Susan Bee's postmodern eclecticism and Miriam Laufer's 20th-century figurative abstractions (including oil paintings on windshields from the 1970s) make a sharp and exhilarating  addition to the mainstream canon. As Drucker writes in her catalog essay: "Bee is as much the artistic daughter of Pop and Surrealism as she is Laufer's direct artistic descendent, and yet their bodies of work have something in common. Both are painters who create voluptuous works, visually rich and sensually satisfying. And both are painters whose pictures provide pleasures and provocation for the mind as well as eye. And both produce works of engaged and distinctly feminist sensibility, concerned with the imagery of self and female others in the iconography of mainstream culture. ... Much has changed and much has not in the fifty-year span of activity represented in this exhibition. Women still struggle with an art world rooted in ageist, gendered politics, but women have also made their own place and legitimacy, their own authoritative discourse and sites, within that world."

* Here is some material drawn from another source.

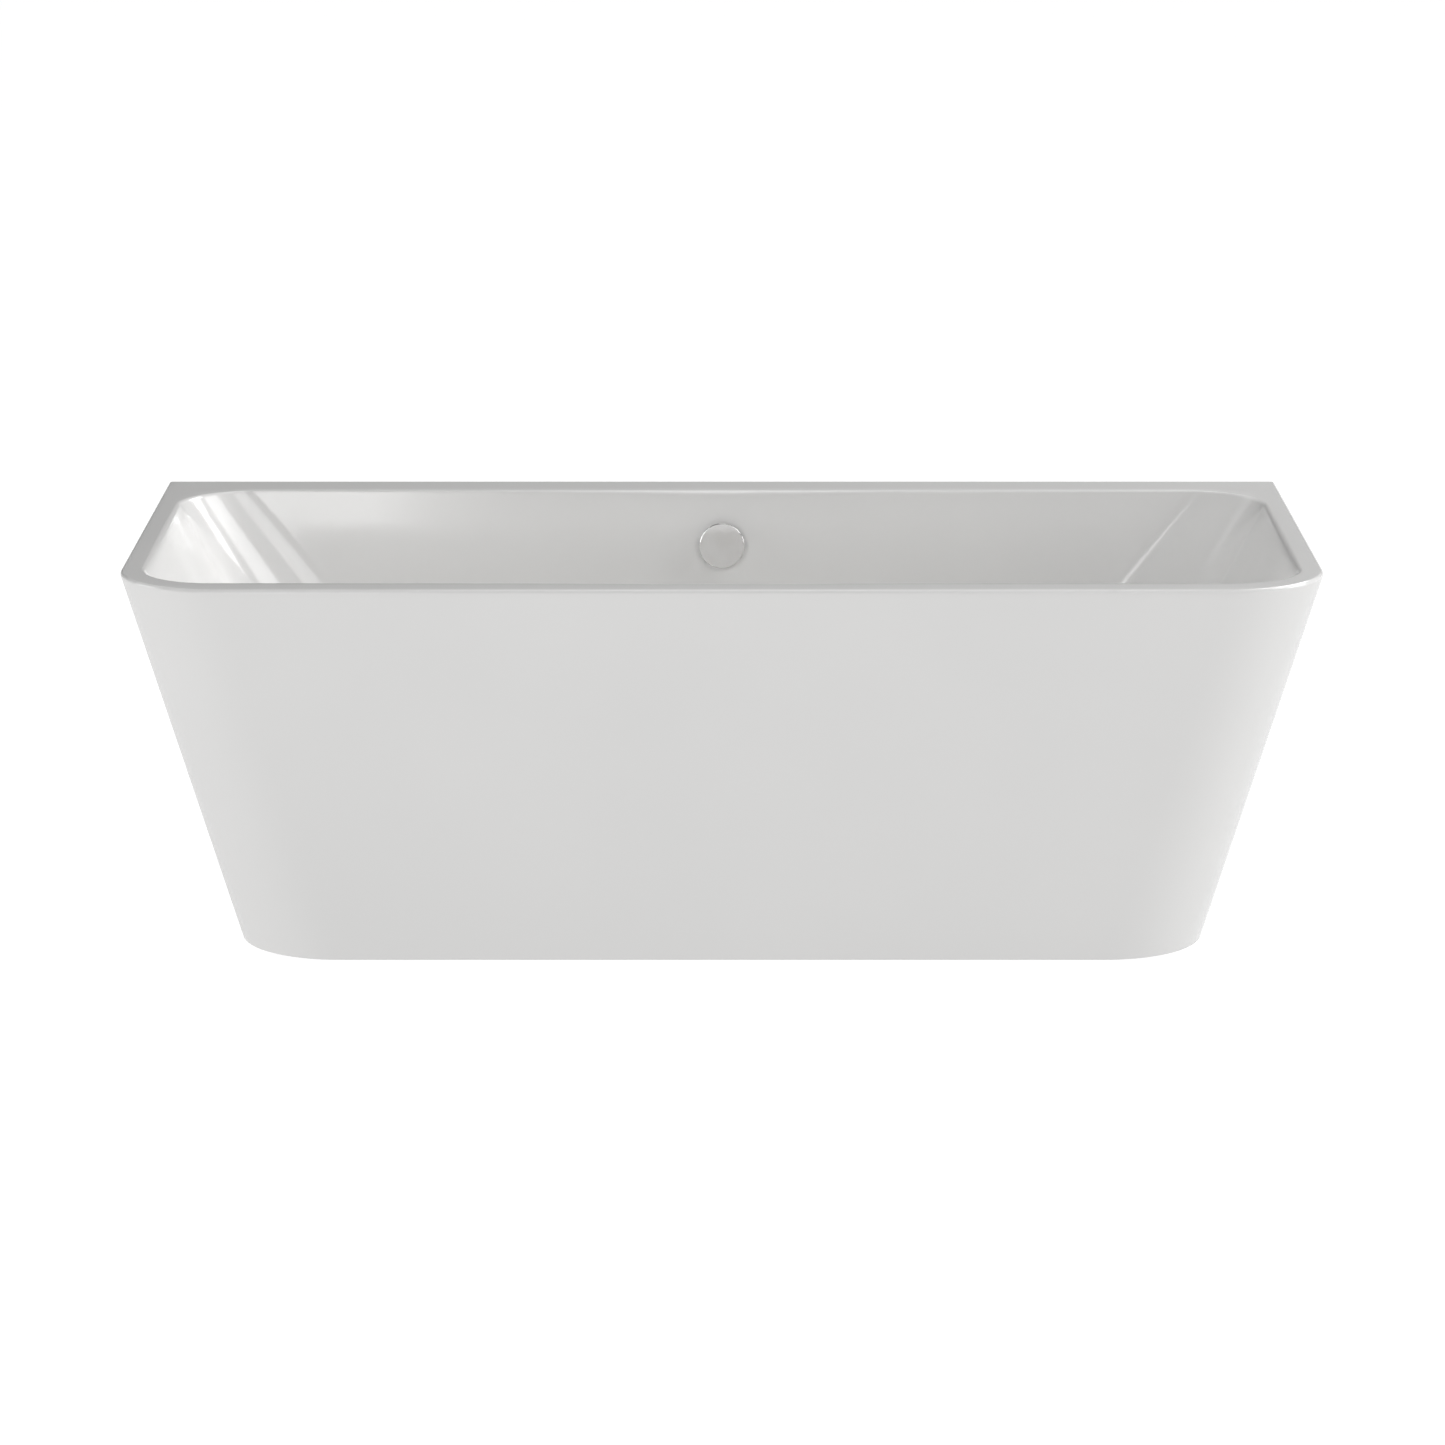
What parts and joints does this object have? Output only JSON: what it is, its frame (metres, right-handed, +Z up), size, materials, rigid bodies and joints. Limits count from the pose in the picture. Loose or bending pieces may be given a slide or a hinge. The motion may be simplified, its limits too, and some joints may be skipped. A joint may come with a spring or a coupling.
{
  "type": "freestanding bathtub",
  "caption": "White acrylic back-to-wall bath: tapered skirt with rounded front corners, square flat back, deep basin, chrome overflow knob in the rear wall, pop-up waste, frame on screw feet.",
  "frame": {"origin": "on the floor, under the middle of the overall length and width", "axes": "+X along the length, to the right seen from the front; +Y from the front towards the wall; +Z up"},
  "size_m": [1.7, 0.8, 0.58],
  "materials": {
    "acrylic": "gloss white cast acrylic",
    "laminate": "rough glass-fibre laminate",
    "board": "raw chipboard",
    "frame_steel": "zinc-plated welded tube",
    "zinc_steel": "zinc-plated fixings",
    "pad_plastic": "black nylon",
    "chrome": "polished",
    "brass": "machined",
    "seal_rubber": "satin",
    "trap_plastic": "moulded white",
    "hose_plastic": "ribbed flexible, off-white",
    "cable_plastic": "black sheath"
  },
  "bodies": {
    "bath": {"base_board": "board", "basin": "acrylic", "basin_backing": "laminate", "bowden_cable": "cable_plastic", "cable_clips": "cable_plastic", "cable_elbow": "brass", "cable_elbow_nut": "brass", "foot_lock_nuts": "zinc_steel", "frame_bar_left": "frame_steel", "frame_bar_right": "frame_steel", "frame_outrigger_left": "frame_steel", "frame_outrigger_right": "frame_steel", "frame_rail_front": "frame_steel", "frame_rail_rear": "frame_steel", "frame_screws": "zinc_steel", "frame_tie_left": "frame_steel", "frame_tie_right": "frame_steel", "hose_nut_lower": "trap_plastic", "hose_nut_upper": "trap_plastic", "outlet_nut": "trap_plastic", "outlet_pipe": "trap_plastic", "outlet_washer": "seal_rubber", "overflow_flange": "chrome", "overflow_front_seal": "seal_rubber", "overflow_gasket": "seal_rubber", "overflow_hose": "hose_plastic", "overflow_housing": "trap_plastic", "rear_batten": "board", "skirt": "acrylic", "skirt_blocks": "board", "tail_nut": "trap_plastic", "tail_washer": "seal_rubber", "trap_cup": "trap_plastic", "trap_cup_seal": "seal_rubber", "waste_body": "trap_plastic", "waste_body_gasket": "seal_rubber", "waste_flange": "chrome", "waste_seal": "seal_rubber"},
    "overflow_knob": {"knob": "chrome", "knob_grub_screw": "zinc_steel", "spindle": "brass", "crank": "brass"},
    "plug": {"plug_cap": "chrome", "plug_seal": "seal_rubber", "plug_stem": "brass", "lift_pin": "zinc_steel"},
    "foot_1": {"foot_1_stem": "zinc_steel", "foot_1_pad": "pad_plastic"},
    "foot_2": {"foot_2_stem": "zinc_steel", "foot_2_pad": "pad_plastic"},
    "foot_3": {"foot_3_stem": "zinc_steel", "foot_3_pad": "pad_plastic"},
    "foot_4": {"foot_4_stem": "zinc_steel", "foot_4_pad": "pad_plastic"},
    "foot_5": {"foot_5_stem": "zinc_steel", "foot_5_pad": "pad_plastic"}
  },
  "joints": [
    {"name": "knob_turn", "type": "hinge", "parent": "bath", "child": "overflow_knob", "pos_m": [0, 0.31352, 0.498], "axis": [0, -0.9903, 0.1386], "range_deg": [0, 60]},
    {"name": "plug_lift", "type": "slide", "parent": "bath", "child": "plug", "axis": [0, 0, 1], "range_m": [0, 0.012]},
    {"name": "foot_1_screw", "type": "slide", "parent": "bath", "child": "foot_1", "axis": [0, 0, -1], "range_m": [0, 0.025]},
    {"name": "foot_2_screw", "type": "slide", "parent": "bath", "child": "foot_2", "axis": [0, 0, -1], "range_m": [0, 0.025]},
    {"name": "foot_3_screw", "type": "slide", "parent": "bath", "child": "foot_3", "axis": [0, 0, -1], "range_m": [0, 0.025]},
    {"name": "foot_4_screw", "type": "slide", "parent": "bath", "child": "foot_4", "axis": [0, 0, -1], "range_m": [0, 0.025]},
    {"name": "foot_5_screw", "type": "slide", "parent": "bath", "child": "foot_5", "axis": [0, 0, -1], "range_m": [0, 0.025]}
  ],
  "couplings": [
    {"joint": "plug_lift", "follows": "knob_turn", "m_per_rad": 0.011459}
  ]
}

Bees new series of collaged oil paintings, Philosophical Trees uses the traditional motif of the tree of life with its organic trunk and branches as a structure for cultural references to everything from Blake, film noir, pin-ups to mystical traditions such as the Kabbalah. These paintings are characterized by their wry humor and light ironies, as well as by the curiously combinatory assemblage of "things" and "pictures" in and on the canvas. Hardly surprising to find that Thomas McEvilley described Bees work as a "triumph of contradiction" (Art in America, Dec. 2000).
 
See also: Joshua Cohen review in The Forward

Miriam Laufer was raised in Berlin and Palestine. She studied at the Bezalel Art School in Jerusalem and lived in NYC from 1947 to 1980. She had numerous solo shows in NYC in the 1960s (at the Phoenix Gallery on 10th Street) and 1970s. She was an early supporter of the Feminist Art Movement. Her last solo show was a retrospective at the Phoenix Gallery in 1981.

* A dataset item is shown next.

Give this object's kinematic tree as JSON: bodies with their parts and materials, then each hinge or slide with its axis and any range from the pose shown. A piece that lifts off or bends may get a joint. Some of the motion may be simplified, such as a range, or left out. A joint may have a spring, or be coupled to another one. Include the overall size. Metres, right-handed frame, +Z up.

Susan Bee has had solo shows at A.I.R. Gallery, Kenyon College, Columbia University, and Virginia Lust Gallery. She is the coeditor of M/E/A/N/I/N/G: An Anthology of Artists Writings, Theory, and Criticism. Granary Books has published her artist's books, most recently, The Burning Babe and Other Poems by Jerome Rothenberg. She teaches in the School of Visual Arts MFA in Art Criticism program.